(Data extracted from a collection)
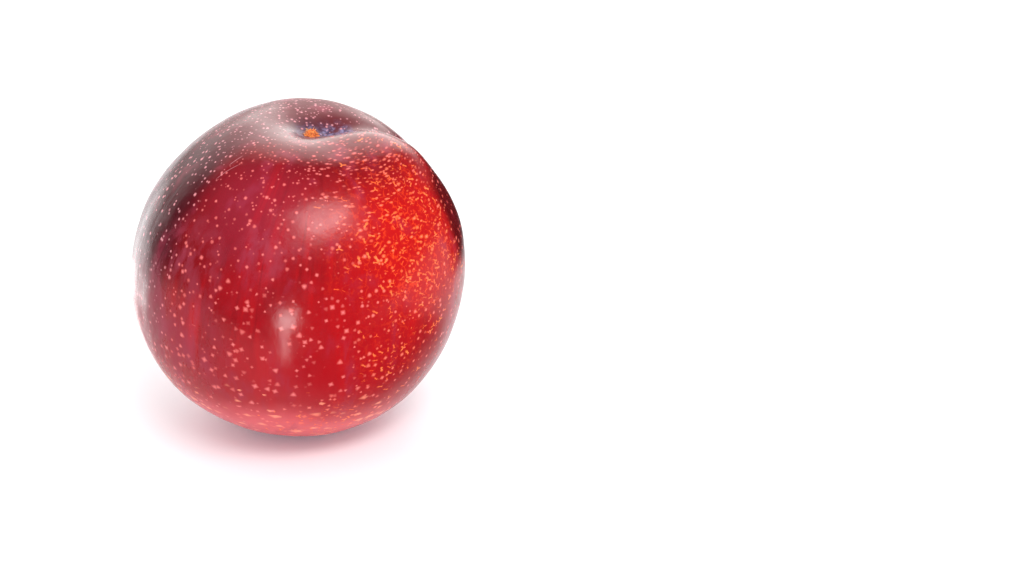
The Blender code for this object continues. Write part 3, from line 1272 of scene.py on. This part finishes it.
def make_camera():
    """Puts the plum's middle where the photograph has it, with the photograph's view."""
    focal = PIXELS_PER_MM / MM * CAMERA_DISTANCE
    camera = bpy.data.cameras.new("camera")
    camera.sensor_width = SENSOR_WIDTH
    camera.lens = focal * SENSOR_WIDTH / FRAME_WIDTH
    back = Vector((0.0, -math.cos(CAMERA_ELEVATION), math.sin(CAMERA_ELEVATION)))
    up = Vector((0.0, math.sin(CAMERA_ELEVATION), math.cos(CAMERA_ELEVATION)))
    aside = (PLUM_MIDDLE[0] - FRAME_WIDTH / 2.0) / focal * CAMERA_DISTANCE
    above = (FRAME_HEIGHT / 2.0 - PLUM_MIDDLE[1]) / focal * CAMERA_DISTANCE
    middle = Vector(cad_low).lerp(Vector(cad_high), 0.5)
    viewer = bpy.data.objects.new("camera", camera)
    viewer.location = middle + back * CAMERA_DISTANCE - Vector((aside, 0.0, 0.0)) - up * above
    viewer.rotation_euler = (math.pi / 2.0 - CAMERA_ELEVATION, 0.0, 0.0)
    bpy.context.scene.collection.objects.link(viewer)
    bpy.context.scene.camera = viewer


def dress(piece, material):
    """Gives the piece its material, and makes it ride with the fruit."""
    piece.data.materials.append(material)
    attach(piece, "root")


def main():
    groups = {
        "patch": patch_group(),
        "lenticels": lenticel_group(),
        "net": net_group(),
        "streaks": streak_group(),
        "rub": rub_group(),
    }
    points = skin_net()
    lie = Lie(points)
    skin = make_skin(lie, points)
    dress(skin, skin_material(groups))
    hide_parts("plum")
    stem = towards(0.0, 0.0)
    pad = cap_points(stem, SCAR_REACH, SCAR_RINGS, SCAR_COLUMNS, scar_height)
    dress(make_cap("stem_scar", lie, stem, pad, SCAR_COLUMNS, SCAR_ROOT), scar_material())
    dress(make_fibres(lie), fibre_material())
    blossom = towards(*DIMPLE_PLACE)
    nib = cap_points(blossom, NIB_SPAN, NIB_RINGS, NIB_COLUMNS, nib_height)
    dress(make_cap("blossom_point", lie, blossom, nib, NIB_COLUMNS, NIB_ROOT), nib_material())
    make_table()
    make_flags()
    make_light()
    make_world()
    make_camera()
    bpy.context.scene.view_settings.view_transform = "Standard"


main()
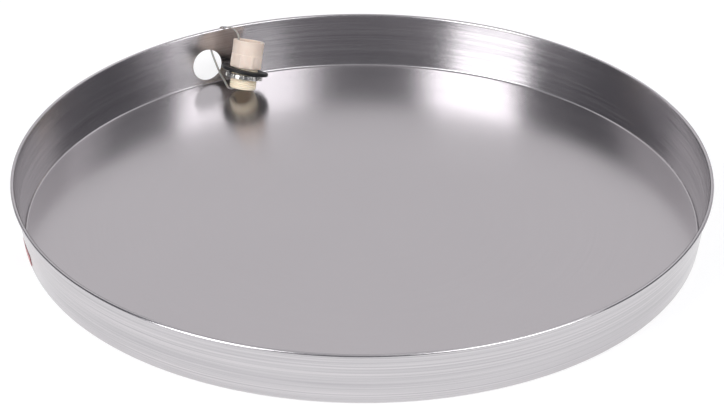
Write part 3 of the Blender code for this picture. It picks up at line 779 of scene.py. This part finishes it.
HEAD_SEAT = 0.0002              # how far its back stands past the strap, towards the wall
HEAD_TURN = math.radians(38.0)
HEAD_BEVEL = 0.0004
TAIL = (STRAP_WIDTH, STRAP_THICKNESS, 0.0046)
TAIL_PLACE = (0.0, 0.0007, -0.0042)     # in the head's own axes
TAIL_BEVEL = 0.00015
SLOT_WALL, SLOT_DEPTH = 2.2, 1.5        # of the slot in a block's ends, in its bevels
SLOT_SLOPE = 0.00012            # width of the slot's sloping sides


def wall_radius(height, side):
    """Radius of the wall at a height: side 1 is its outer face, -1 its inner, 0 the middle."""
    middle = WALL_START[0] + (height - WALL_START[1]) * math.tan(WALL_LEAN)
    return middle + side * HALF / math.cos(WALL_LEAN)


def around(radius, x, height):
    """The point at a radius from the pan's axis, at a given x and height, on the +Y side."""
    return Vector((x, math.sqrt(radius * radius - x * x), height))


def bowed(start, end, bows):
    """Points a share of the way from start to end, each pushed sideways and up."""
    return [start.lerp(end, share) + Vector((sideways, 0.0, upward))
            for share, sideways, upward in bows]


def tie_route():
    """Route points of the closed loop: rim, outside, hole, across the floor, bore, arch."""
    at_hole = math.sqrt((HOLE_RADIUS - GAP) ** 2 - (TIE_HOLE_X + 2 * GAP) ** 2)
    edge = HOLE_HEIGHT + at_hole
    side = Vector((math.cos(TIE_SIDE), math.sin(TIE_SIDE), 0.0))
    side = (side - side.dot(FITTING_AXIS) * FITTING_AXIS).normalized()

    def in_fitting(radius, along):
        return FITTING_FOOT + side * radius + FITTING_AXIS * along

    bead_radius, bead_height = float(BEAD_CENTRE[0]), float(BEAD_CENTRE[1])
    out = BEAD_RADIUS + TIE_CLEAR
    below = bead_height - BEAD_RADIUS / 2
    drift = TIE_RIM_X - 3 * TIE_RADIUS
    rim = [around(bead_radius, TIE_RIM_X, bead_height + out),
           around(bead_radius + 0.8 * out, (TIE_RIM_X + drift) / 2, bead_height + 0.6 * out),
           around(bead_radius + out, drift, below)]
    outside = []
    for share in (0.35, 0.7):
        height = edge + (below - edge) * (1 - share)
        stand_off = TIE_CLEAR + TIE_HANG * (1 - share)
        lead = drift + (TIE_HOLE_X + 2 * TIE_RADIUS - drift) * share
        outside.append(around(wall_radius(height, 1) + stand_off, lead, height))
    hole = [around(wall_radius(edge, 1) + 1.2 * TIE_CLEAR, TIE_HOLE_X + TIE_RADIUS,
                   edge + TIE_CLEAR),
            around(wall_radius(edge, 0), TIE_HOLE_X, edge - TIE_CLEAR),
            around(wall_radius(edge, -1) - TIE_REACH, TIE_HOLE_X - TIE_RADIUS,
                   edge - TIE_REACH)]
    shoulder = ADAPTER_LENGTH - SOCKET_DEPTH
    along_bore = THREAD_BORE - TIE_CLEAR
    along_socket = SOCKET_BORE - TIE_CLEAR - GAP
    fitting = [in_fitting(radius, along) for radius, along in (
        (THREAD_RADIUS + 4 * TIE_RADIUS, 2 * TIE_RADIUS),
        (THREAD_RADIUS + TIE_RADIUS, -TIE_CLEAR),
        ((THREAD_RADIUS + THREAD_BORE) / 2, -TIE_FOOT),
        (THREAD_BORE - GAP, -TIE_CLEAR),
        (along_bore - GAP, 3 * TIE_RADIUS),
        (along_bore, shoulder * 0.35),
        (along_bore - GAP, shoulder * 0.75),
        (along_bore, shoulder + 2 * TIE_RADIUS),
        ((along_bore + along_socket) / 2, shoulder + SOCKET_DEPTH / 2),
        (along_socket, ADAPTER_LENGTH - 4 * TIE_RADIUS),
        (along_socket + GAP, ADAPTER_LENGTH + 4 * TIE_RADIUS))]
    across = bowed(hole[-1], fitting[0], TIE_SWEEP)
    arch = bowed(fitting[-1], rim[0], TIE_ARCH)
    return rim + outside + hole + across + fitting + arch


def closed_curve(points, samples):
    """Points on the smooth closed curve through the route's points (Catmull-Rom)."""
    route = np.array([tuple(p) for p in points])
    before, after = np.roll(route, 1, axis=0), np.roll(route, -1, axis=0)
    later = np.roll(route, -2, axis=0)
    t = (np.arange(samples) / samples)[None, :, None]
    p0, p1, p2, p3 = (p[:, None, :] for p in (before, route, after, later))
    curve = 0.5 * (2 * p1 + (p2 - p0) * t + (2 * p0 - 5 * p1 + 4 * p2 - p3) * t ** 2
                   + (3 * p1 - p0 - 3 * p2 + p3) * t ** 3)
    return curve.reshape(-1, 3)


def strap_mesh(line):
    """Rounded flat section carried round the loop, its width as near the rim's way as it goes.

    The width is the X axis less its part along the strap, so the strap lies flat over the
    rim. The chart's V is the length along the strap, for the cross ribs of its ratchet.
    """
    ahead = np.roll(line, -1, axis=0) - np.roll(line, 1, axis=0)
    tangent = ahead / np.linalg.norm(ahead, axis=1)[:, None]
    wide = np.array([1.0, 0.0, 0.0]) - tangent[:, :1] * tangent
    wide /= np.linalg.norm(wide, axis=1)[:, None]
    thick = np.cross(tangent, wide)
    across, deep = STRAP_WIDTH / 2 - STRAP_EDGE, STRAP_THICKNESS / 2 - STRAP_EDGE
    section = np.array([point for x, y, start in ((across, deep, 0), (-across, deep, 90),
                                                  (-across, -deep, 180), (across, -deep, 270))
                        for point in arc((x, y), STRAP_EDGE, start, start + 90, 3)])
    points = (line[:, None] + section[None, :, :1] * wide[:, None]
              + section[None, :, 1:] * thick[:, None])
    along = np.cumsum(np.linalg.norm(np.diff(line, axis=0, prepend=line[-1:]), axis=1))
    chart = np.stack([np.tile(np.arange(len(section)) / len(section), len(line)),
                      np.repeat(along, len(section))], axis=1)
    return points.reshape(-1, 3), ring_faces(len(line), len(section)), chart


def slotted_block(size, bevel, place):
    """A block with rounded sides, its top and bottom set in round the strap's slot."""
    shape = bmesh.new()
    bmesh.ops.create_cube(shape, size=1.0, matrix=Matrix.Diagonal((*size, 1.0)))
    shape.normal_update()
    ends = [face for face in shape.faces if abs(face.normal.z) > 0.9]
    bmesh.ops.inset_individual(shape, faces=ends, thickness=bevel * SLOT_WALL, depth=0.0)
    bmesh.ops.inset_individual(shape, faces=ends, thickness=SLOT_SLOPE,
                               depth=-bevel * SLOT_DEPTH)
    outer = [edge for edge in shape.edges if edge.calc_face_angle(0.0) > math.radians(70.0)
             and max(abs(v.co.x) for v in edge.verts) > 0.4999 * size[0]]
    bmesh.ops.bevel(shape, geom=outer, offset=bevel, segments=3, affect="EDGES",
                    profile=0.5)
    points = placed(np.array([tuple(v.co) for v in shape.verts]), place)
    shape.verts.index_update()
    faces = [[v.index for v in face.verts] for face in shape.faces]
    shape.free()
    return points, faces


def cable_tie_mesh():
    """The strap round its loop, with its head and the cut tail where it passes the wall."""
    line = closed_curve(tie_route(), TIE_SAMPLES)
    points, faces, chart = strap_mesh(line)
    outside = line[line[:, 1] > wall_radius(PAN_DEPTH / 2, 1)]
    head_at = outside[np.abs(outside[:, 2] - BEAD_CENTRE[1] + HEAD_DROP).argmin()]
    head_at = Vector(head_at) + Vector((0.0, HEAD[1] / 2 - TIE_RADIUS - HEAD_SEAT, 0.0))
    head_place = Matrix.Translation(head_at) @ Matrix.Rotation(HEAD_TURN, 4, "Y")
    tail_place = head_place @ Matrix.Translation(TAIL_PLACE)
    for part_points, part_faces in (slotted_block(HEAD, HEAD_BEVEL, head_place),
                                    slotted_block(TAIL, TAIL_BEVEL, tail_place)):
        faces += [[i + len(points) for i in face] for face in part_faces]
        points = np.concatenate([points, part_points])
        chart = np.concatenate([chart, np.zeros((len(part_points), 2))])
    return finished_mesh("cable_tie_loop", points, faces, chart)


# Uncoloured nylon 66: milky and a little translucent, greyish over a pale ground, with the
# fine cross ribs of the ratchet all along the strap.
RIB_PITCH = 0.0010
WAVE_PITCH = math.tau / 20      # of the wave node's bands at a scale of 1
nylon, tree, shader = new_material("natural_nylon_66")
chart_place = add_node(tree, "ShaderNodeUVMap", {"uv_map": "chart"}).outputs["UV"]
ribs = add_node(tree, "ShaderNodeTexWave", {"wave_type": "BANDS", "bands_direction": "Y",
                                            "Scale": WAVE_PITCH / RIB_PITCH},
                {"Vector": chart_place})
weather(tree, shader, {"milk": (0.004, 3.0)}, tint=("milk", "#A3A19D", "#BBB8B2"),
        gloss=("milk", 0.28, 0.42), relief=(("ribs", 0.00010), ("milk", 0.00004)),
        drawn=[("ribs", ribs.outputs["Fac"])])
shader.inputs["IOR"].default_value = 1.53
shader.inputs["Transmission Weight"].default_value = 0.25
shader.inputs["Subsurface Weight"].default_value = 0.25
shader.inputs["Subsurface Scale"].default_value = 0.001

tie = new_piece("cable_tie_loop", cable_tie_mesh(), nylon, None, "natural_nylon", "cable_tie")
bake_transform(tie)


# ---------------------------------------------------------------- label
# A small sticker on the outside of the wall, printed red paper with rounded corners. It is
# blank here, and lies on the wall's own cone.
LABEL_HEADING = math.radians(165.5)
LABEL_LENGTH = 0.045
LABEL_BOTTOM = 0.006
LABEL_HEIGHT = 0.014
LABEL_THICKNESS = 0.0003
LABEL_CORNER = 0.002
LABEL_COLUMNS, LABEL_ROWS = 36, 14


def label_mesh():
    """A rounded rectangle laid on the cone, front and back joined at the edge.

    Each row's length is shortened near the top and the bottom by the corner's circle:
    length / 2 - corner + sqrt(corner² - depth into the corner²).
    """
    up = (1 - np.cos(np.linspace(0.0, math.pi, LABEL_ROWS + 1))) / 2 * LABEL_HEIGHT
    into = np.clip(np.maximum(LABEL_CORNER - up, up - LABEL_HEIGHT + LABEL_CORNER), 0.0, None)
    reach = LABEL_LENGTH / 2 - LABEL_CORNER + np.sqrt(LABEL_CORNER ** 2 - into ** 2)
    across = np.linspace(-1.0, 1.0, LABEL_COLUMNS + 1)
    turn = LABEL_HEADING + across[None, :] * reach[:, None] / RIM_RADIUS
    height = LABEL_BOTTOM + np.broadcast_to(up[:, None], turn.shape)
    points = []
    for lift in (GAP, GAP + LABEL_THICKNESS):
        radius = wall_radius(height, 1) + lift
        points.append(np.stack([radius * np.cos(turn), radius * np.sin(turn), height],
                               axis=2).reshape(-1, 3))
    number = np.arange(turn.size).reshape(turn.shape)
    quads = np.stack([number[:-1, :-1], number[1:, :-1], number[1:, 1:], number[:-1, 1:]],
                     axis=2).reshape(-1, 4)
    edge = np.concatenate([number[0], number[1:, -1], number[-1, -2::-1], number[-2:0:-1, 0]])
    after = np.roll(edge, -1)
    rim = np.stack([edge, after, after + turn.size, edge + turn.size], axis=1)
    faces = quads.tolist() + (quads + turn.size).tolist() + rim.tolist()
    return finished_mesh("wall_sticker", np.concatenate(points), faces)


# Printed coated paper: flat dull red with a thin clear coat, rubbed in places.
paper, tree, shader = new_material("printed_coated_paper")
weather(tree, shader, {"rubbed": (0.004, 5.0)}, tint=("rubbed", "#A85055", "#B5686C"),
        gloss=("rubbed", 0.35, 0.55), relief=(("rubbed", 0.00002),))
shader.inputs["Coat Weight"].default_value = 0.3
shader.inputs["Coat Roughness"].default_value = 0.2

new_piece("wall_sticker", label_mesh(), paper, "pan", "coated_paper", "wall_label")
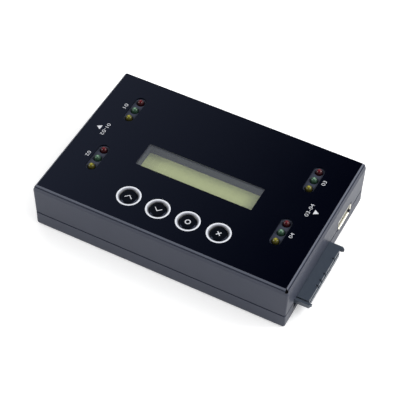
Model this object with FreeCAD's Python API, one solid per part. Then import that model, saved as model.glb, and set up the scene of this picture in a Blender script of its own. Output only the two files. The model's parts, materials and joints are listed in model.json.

■ **WHAT IS BEING ASKED**: Return only the lines spanning from the first line of the material through the line with "dress(skin, skin_material(groups))", copied exactly, both ends kept.

■ **RESULT OF THIS EXERCISE**:
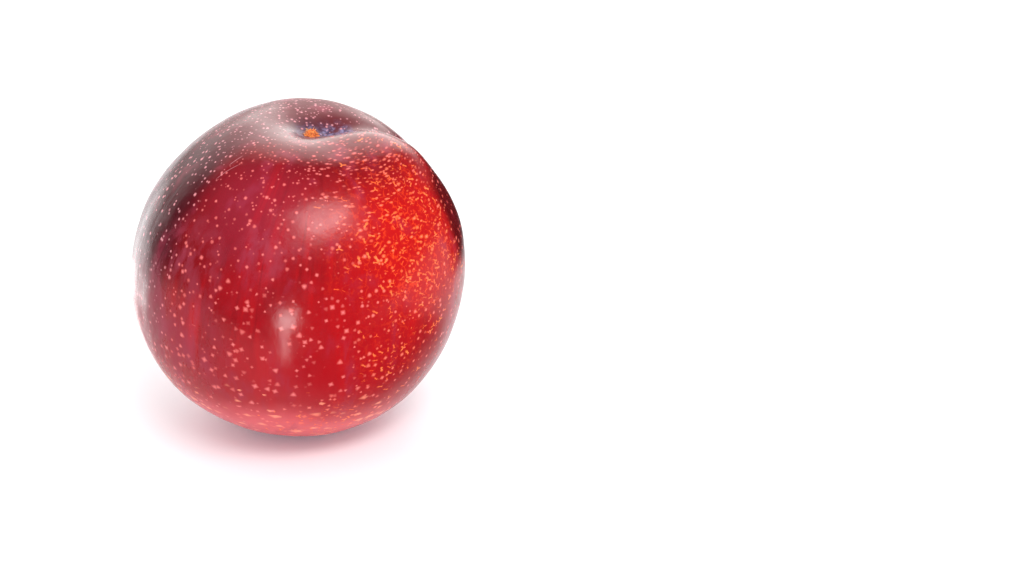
The Blender code for this object continues. Write part 3, from line 1272 of scene.py on. This part finishes it.
def make_camera():
    """Puts the plum's middle where the photograph has it, with the photograph's view."""
    focal = PIXELS_PER_MM / MM * CAMERA_DISTANCE
    camera = bpy.data.cameras.new("camera")
    camera.sensor_width = SENSOR_WIDTH
    camera.lens = focal * SENSOR_WIDTH / FRAME_WIDTH
    back = Vector((0.0, -math.cos(CAMERA_ELEVATION), math.sin(CAMERA_ELEVATION)))
    up = Vector((0.0, math.sin(CAMERA_ELEVATION), math.cos(CAMERA_ELEVATION)))
    aside = (PLUM_MIDDLE[0] - FRAME_WIDTH / 2.0) / focal * CAMERA_DISTANCE
    above = (FRAME_HEIGHT / 2.0 - PLUM_MIDDLE[1]) / focal * CAMERA_DISTANCE
    middle = Vector(cad_low).lerp(Vector(cad_high), 0.5)
    viewer = bpy.data.objects.new("camera", camera)
    viewer.location = middle + back * CAMERA_DISTANCE - Vector((aside, 0.0, 0.0)) - up * above
    viewer.rotation_euler = (math.pi / 2.0 - CAMERA_ELEVATION, 0.0, 0.0)
    bpy.context.scene.collection.objects.link(viewer)
    bpy.context.scene.camera = viewer


def dress(piece, material):
    """Gives the piece its material, and makes it ride with the fruit."""
    piece.data.materials.append(material)
    attach(piece, "root")


def main():
    groups = {
        "patch": patch_group(),
        "lenticels": lenticel_group(),
        "net": net_group(),
        "streaks": streak_group(),
        "rub": rub_group(),
    }
    points = skin_net()
    lie = Lie(points)
    skin = make_skin(lie, points)
    dress(skin, skin_material(groups))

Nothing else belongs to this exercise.